The data must be returned in full and exactly as given.
● ● ● ● ●
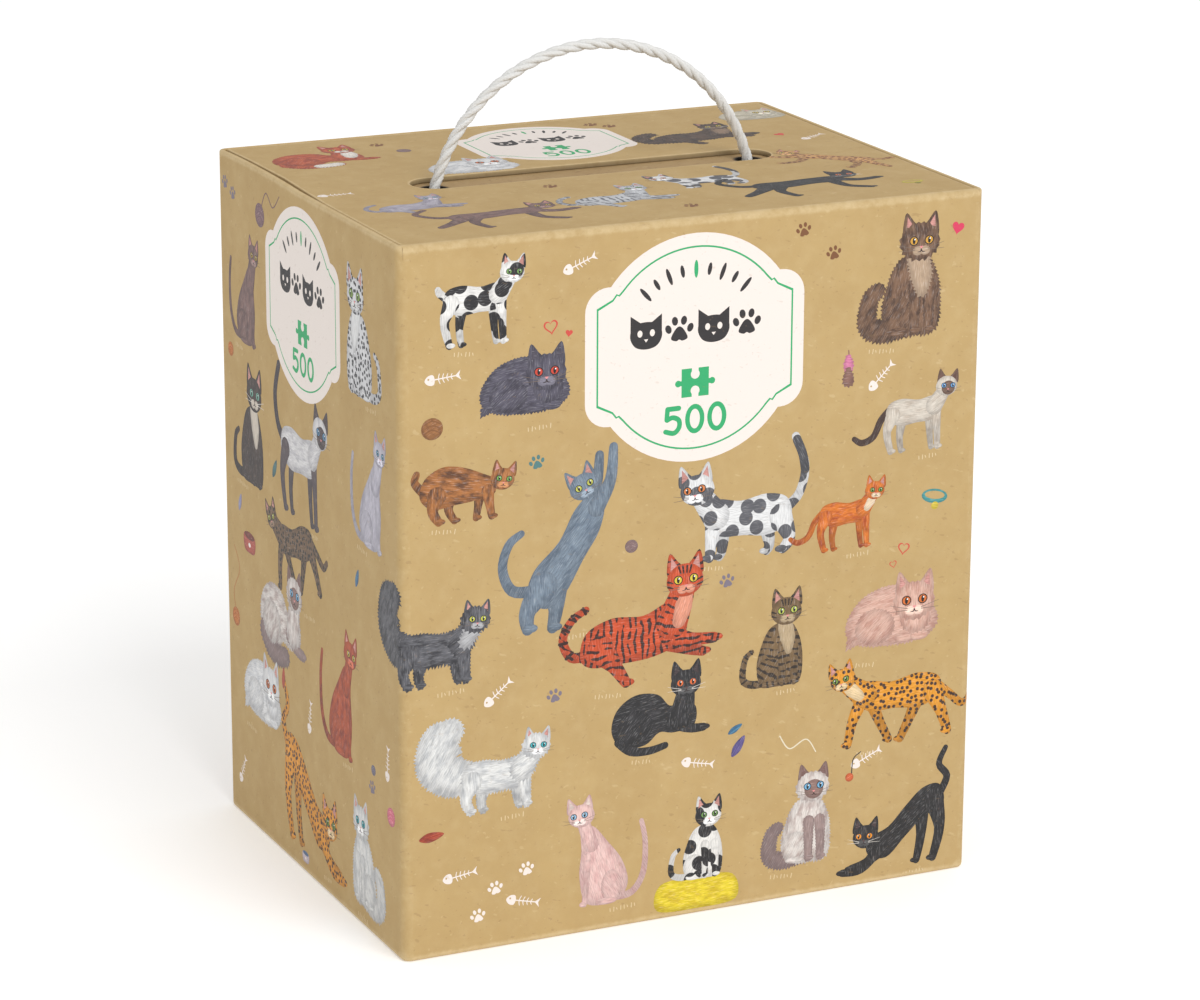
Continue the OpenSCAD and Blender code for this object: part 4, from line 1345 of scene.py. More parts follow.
POSES = {
    "sit": """
tail 0 30,8 10,5 -4,12 -2,34 6,42 | 4.6 4.4 4 3.4 2.6
body 80 24,2 12,20 16,44 28,66 50,70 62,52 66,26 62,3 44,0
haunch 60 27,17 15,16 | 0.07
leg 0.06 42,44 42,22 42,3 | 6 4.6 4
leg 0 55,44 56,22 56,3 | 6 4.6 4
bib 85 45,66 48,52 49,38 | 9 9 4
paw 0 26,3 11,3.6
head 18 46,82 | 0.35 0""",
    "side": """
tail 0 26,6 6,8 -6,26 -8,56 -4,78 | 3.8 3.6 3.2 2.8 2.4
body 75 22,2 10,18 16,42 32,64 46,80 58,76 58,56 60,30 52,3
haunch 60 27,17 15,17 | 0.08
leg 0 52,50 53,24 55,3 | 6 4.4 3.8
paw 0 32,3 11,3.4
neck 80 48,62 53,76 57,88 | 11 9.5 8.5
head 13.5 58,92 | 0.7 -4""",
    "lie": """
tail 0 14,12 2,12 -4,24 2,36 12,42 | 3.6 3.4 3 2.8 2.4
leg 0.2 66,14 80,8 94,4 | 6 4 3.4
body 0 8,10 12,26 30,34 52,33 70,40 82,34 80,14 60,5 34,3 16,3
leg 0 22,14 32,2 40,-10 | 10 5 3.4
leg 0 70,18 86,13 102,12 | 7 4.4 3.6
neck 70 72,26 76,36 80,47 | 11.5 10 8
head 13 81,53 | 0.2 2""",
    "loaf": """
body 10 4,8 2,24 16,42 38,50 60,48 80,34 88,12 66,0 24,0
tail 0 6,10 -5,4 6,-2 26,-1 | 4.6 4.4 4 3
haunch 40 28,16 18,15 | 0.07
paw 0 56,3 9,4.4
paw 0 72,3 9,4.4
breast 80 68,20 14,13
head 19 66,35 | 0.1 0""",
    "curl": """
body 10 3,20 8,40 26,52 48,50 60,38 72,40 86,34 84,16 64,12 50,14 36,4 14,4
tail 0 10,10 22,0 40,-2 56,1 | 4.4 4.2 3.8 3.2
leg 0.05 64,22 80,14 94,13 | 7 4.4 3.8
haunch 50 26,22 18,16 | 0.08
neck 80 72,26 74,36 76,48 | 12 11 9
head 15 76,57 | 0.2 0""",
    "walk": """
tail 0 12,44 0,34 -10,26 -18,30 | 4 3.6 3.2 2.6
leg 0.25 28,38 36,20 44,4 | 7 4.4 3.4
leg 0.25 70,38 62,20 54,5 | 6 4 3.2
body 0 8,40 12,52 30,56 52,52 72,55 84,52 84,38 70,30 50,30 30,28 14,32
leg 0 16,40 8,22 2,5 | 9 5 3.6
leg 0 77,42 86,24 90,5 | 7 4.4 3.4
neck 30 76,44 84,50 92,56 | 11 9 7.5
head 11 95,59 | 0.8 -8""",
    "crouch": """
tail 0 8,34 0,44 2,52 | 4.6 4 3.4
leg 0.22 36,28 34,14 40,3 | 7 4.4 3.6
leg 0.22 66,26 64,14 62,3 | 6 4 3.4
body -10 5,28 10,46 28,56 48,54 68,46 82,38 80,24 60,20 40,18 18,16
leg 0 22,28 18,14 24,3 | 10 5.4 4
leg 0 74,28 76,14 78,3 | 6.6 4.4 3.6
head 12.5 89,38 | 0.6 -10""",
    "reach": """
tail 0 12,26 -2,28 -8,42 -4,56 4,62 | 3.6 3.4 3 2.8 2.2
leg 0.2 26,26 26,12 24,2 | 8 4.6 3.6
arm 0.2 44,70 52,86 54,104 | 5.4 3.6 2.8
body 50 8,22 12,38 28,54 38,72 48,80 57,74 54,58 44,42 32,22 20,14
leg 0 18,28 8,14 8,3 | 9.5 5.4 3.8
arm 0 52,72 61,88 63,108 | 5.6 3.8 2.8
head 9.5 44,86 | 0.2 24""",
    "bow": """
tail 0 10,62 4,76 12,88 6,102 | 3.8 3.4 3 2.4
leg 0.25 28,52 28,26 32,3 | 8 4.6 3.4
leg 0.25 64,18 82,8 96,5 | 5.6 4 3.2
body -40 6,56 12,70 28,68 44,54 60,38 78,30 80,16 62,10 44,26 26,42 12,46
leg 0 16,56 10,30 16,3 | 10 5 3.8
leg 0 70,18 86,3 104,2 | 6 4.2 3.4
head 12.5 82,32 | 0.5 4""",
    "leap": """
tail 0 18,50 2,54 -8,70 4,82 | 3.6 3.2 2.8 2.4
leg 0.25 32,44 24,28 28,10 | 6.5 4 3.2
leg 0.25 76,44 80,26 94,16 | 5.6 3.8 3
body 0 10,48 18,58 40,58 62,60 84,60 90,50 82,42 60,42 38,38 18,38
leg 0 24,46 8,32 -6,22 | 8 4.6 3.4
leg 0 82,50 98,42 114,44 | 6 4 3.2
head 11 94,62 | 0.4 0""",
}


def cat(pose, colouring, x, y, span, turn=0.0):
    """A cat span mm wide about x and y. A negative span faces left."""
    look = COATS[colouring]
    if pose in STANDING:
        tail, drop = STANDING[pose]
        drawn = draw_cat(TAILS[tail] + STAND, look, drop)
    else:
        drawn = draw_cat(POSES[pose], look)
    low, high = drawn.box()
    return drawn.placed(x, y, abs(span) / (high[0] - low[0]), turn, mirror=span < 0)


# ---- small things between the cats

def fish_bone(ink=INK_CREAM):
    """A bare fish skeleton, 10 long."""
    s = Drawing().plain(smooth_line(at("-5,0 -4,1.2 -2.6,1.3 -2.2,0 -2.6,-1.3 -4,-1.2"), 4), ink)
    s.cut(oval(-3.9, 0.35, 0.28, 0.28, steps=8)).plain(limb(at("-2.4,0 3.6,0"), [0.16, 0.16], 2, 3), ink)
    for i, reach in enumerate((1.3, 1.15, 0.95, 0.75)):
        x = -1.2 + i * 1.15
        s.plain(limb([(x + 0.4, -reach), (x, 0), (x + 0.4, reach)], [0.1, 0.14, 0.1], 2, 3), ink)
    return s.plain(at("3.4,0 5,1.3 4.5,0 5,-1.3"), ink)


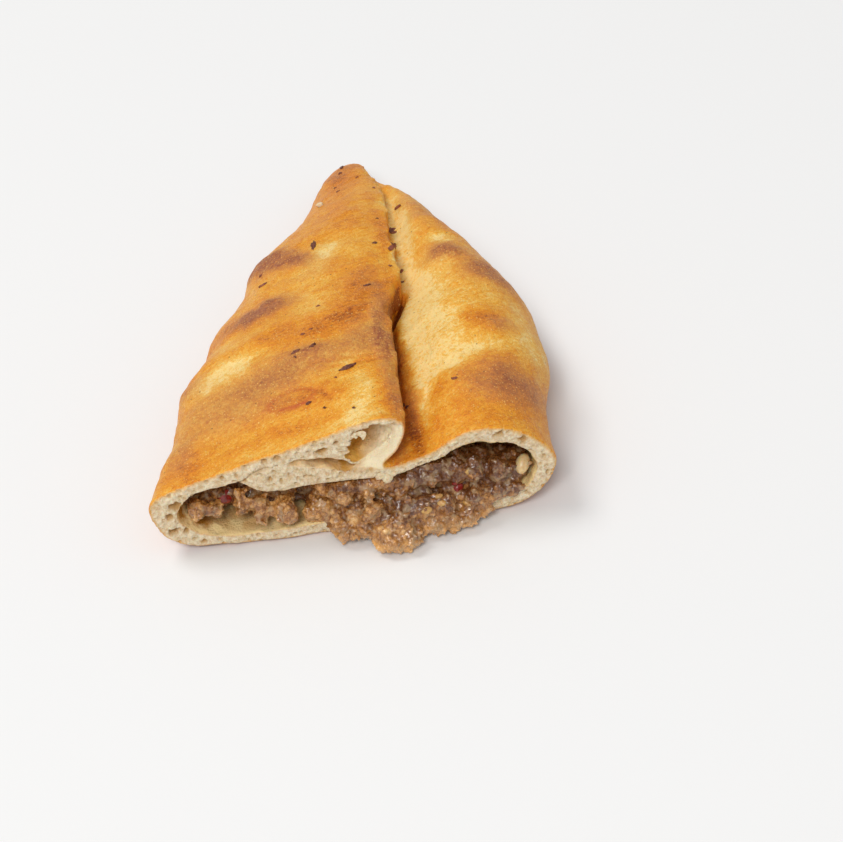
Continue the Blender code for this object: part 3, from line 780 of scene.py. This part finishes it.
● ● ● ● ●
ANSWER TO THIS TASK:
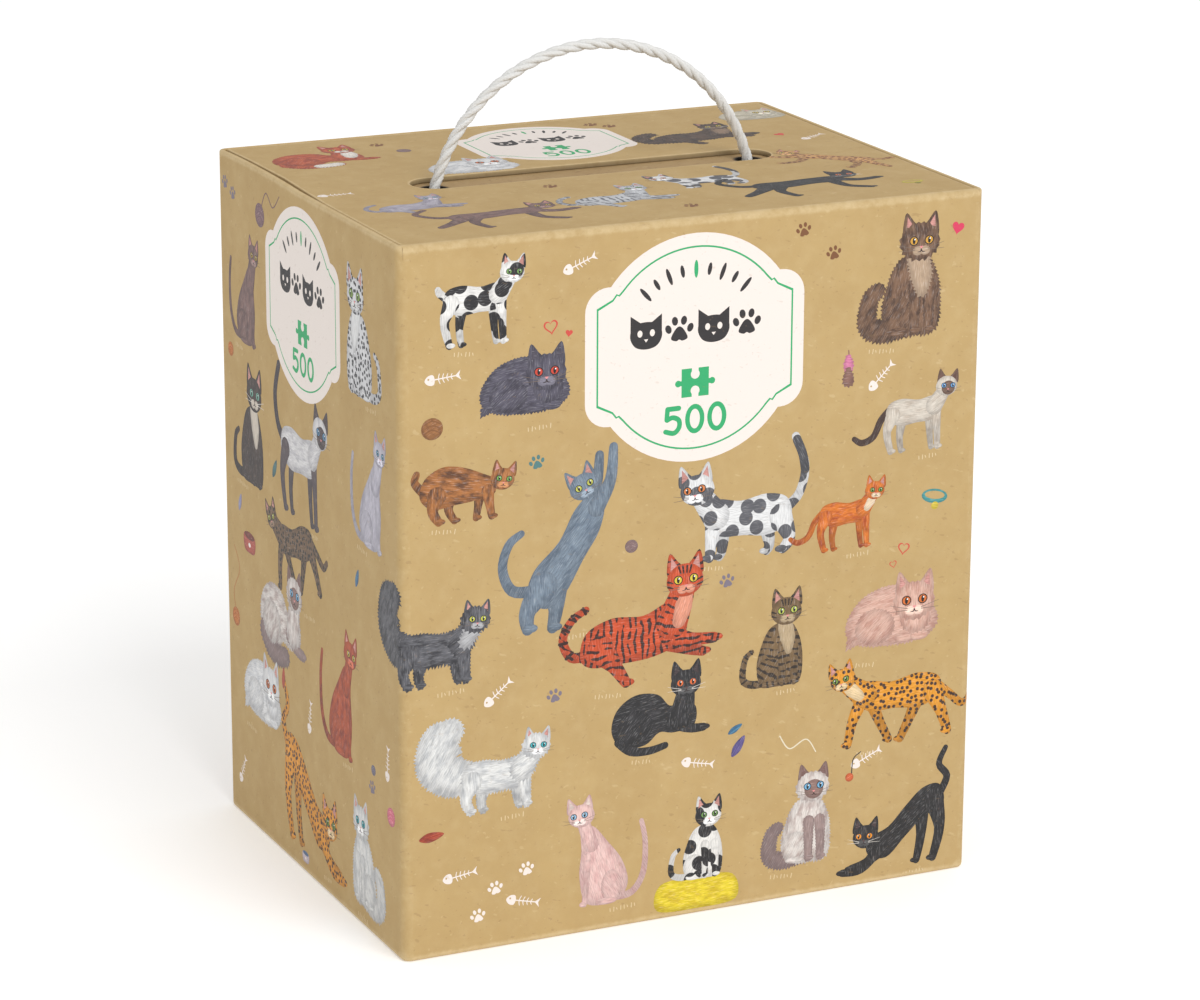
Continue the OpenSCAD and Blender code for this object: part 4, from line 1345 of scene.py. More parts follow.
POSES = {
    "sit": """
tail 0 30,8 10,5 -4,12 -2,34 6,42 | 4.6 4.4 4 3.4 2.6
body 80 24,2 12,20 16,44 28,66 50,70 62,52 66,26 62,3 44,0
haunch 60 27,17 15,16 | 0.07
leg 0.06 42,44 42,22 42,3 | 6 4.6 4
leg 0 55,44 56,22 56,3 | 6 4.6 4
bib 85 45,66 48,52 49,38 | 9 9 4
paw 0 26,3 11,3.6
head 18 46,82 | 0.35 0""",
    "side": """
tail 0 26,6 6,8 -6,26 -8,56 -4,78 | 3.8 3.6 3.2 2.8 2.4
body 75 22,2 10,18 16,42 32,64 46,80 58,76 58,56 60,30 52,3
haunch 60 27,17 15,17 | 0.08
leg 0 52,50 53,24 55,3 | 6 4.4 3.8
paw 0 32,3 11,3.4
neck 80 48,62 53,76 57,88 | 11 9.5 8.5
head 13.5 58,92 | 0.7 -4""",
    "lie": """
tail 0 14,12 2,12 -4,24 2,36 12,42 | 3.6 3.4 3 2.8 2.4
leg 0.2 66,14 80,8 94,4 | 6 4 3.4
body 0 8,10 12,26 30,34 52,33 70,40 82,34 80,14 60,5 34,3 16,3
leg 0 22,14 32,2 40,-10 | 10 5 3.4
leg 0 70,18 86,13 102,12 | 7 4.4 3.6
neck 70 72,26 76,36 80,47 | 11.5 10 8
head 13 81,53 | 0.2 2""",
    "loaf": """
body 10 4,8 2,24 16,42 38,50 60,48 80,34 88,12 66,0 24,0
tail 0 6,10 -5,4 6,-2 26,-1 | 4.6 4.4 4 3
haunch 40 28,16 18,15 | 0.07
paw 0 56,3 9,4.4
paw 0 72,3 9,4.4
breast 80 68,20 14,13
head 19 66,35 | 0.1 0""",
    "curl": """
body 10 3,20 8,40 26,52 48,50 60,38 72,40 86,34 84,16 64,12 50,14 36,4 14,4
tail 0 10,10 22,0 40,-2 56,1 | 4.4 4.2 3.8 3.2
leg 0.05 64,22 80,14 94,13 | 7 4.4 3.8
haunch 50 26,22 18,16 | 0.08
neck 80 72,26 74,36 76,48 | 12 11 9
head 15 76,57 | 0.2 0""",
    "walk": """
tail 0 12,44 0,34 -10,26 -18,30 | 4 3.6 3.2 2.6
leg 0.25 28,38 36,20 44,4 | 7 4.4 3.4
leg 0.25 70,38 62,20 54,5 | 6 4 3.2
body 0 8,40 12,52 30,56 52,52 72,55 84,52 84,38 70,30 50,30 30,28 14,32
leg 0 16,40 8,22 2,5 | 9 5 3.6
leg 0 77,42 86,24 90,5 | 7 4.4 3.4
neck 30 76,44 84,50 92,56 | 11 9 7.5
head 11 95,59 | 0.8 -8""",
    "crouch": """
tail 0 8,34 0,44 2,52 | 4.6 4 3.4
leg 0.22 36,28 34,14 40,3 | 7 4.4 3.6
leg 0.22 66,26 64,14 62,3 | 6 4 3.4
body -10 5,28 10,46 28,56 48,54 68,46 82,38 80,24 60,20 40,18 18,16
leg 0 22,28 18,14 24,3 | 10 5.4 4
leg 0 74,28 76,14 78,3 | 6.6 4.4 3.6
head 12.5 89,38 | 0.6 -10""",
    "reach": """
tail 0 12,26 -2,28 -8,42 -4,56 4,62 | 3.6 3.4 3 2.8 2.2
leg 0.2 26,26 26,12 24,2 | 8 4.6 3.6
arm 0.2 44,70 52,86 54,104 | 5.4 3.6 2.8
body 50 8,22 12,38 28,54 38,72 48,80 57,74 54,58 44,42 32,22 20,14
leg 0 18,28 8,14 8,3 | 9.5 5.4 3.8
arm 0 52,72 61,88 63,108 | 5.6 3.8 2.8
head 9.5 44,86 | 0.2 24""",
    "bow": """
tail 0 10,62 4,76 12,88 6,102 | 3.8 3.4 3 2.4
leg 0.25 28,52 28,26 32,3 | 8 4.6 3.4
leg 0.25 64,18 82,8 96,5 | 5.6 4 3.2
body -40 6,56 12,70 28,68 44,54 60,38 78,30 80,16 62,10 44,26 26,42 12,46
leg 0 16,56 10,30 16,3 | 10 5 3.8
leg 0 70,18 86,3 104,2 | 6 4.2 3.4
head 12.5 82,32 | 0.5 4""",
    "leap": """
tail 0 18,50 2,54 -8,70 4,82 | 3.6 3.2 2.8 2.4
leg 0.25 32,44 24,28 28,10 | 6.5 4 3.2
leg 0.25 76,44 80,26 94,16 | 5.6 3.8 3
body 0 10,48 18,58 40,58 62,60 84,60 90,50 82,42 60,42 38,38 18,38
leg 0 24,46 8,32 -6,22 | 8 4.6 3.4
leg 0 82,50 98,42 114,44 | 6 4 3.2
head 11 94,62 | 0.4 0""",
}


def cat(pose, colouring, x, y, span, turn=0.0):
    """A cat span mm wide about x and y. A negative span faces left."""
    look = COATS[colouring]
    if pose in STANDING:
        tail, drop = STANDING[pose]
        drawn = draw_cat(TAILS[tail] + STAND, look, drop)
    else:
        drawn = draw_cat(POSES[pose], look)
    low, high = drawn.box()
    return drawn.placed(x, y, abs(span) / (high[0] - low[0]), turn, mirror=span < 0)


# ---- small things between the cats

def fish_bone(ink=INK_CREAM):
    """A bare fish skeleton, 10 long."""
    s = Drawing().plain(smooth_line(at("-5,0 -4,1.2 -2.6,1.3 -2.2,0 -2.6,-1.3 -4,-1.2"), 4), ink)
    s.cut(oval(-3.9, 0.35, 0.28, 0.28, steps=8)).plain(limb(at("-2.4,0 3.6,0"), [0.16, 0.16], 2, 3), ink)
    for i, reach in enumerate((1.3, 1.15, 0.95, 0.75)):
        x = -1.2 + i * 1.15
        s.plain(limb([(x + 0.4, -reach), (x, 0), (x + 0.4, reach)], [0.1, 0.14, 0.1], 2, 3), ink)
    return s.plain(at("3.4,0 5,1.3 4.5,0 5,-1.3"), ink)


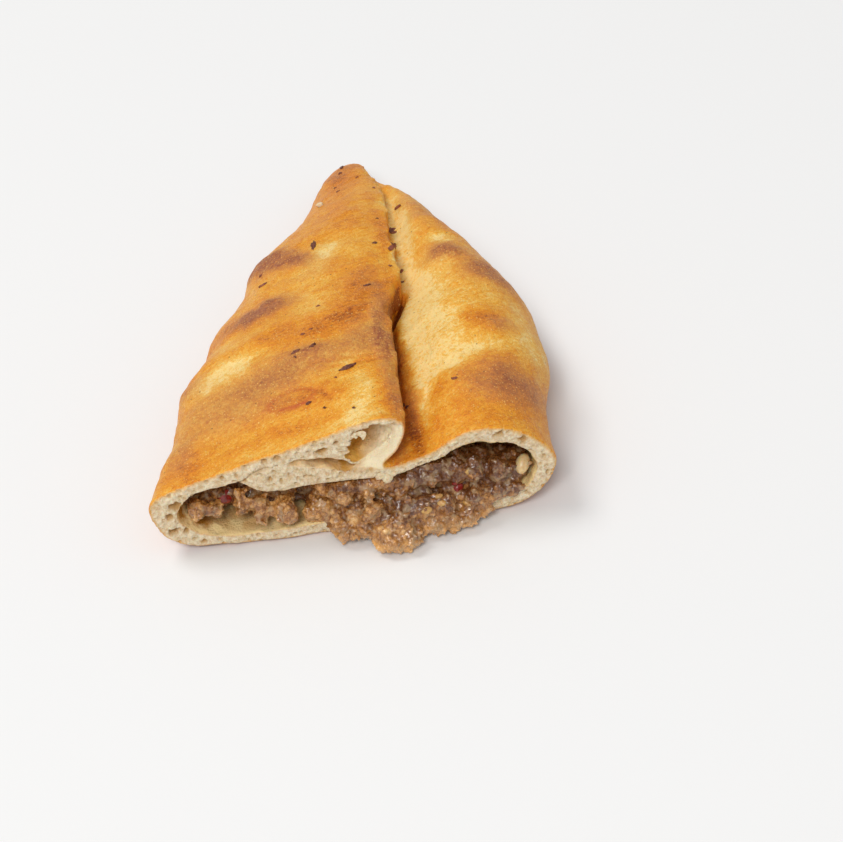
Continue the Blender code for this object: part 3, from line 780 of scene.py. This part finishes it.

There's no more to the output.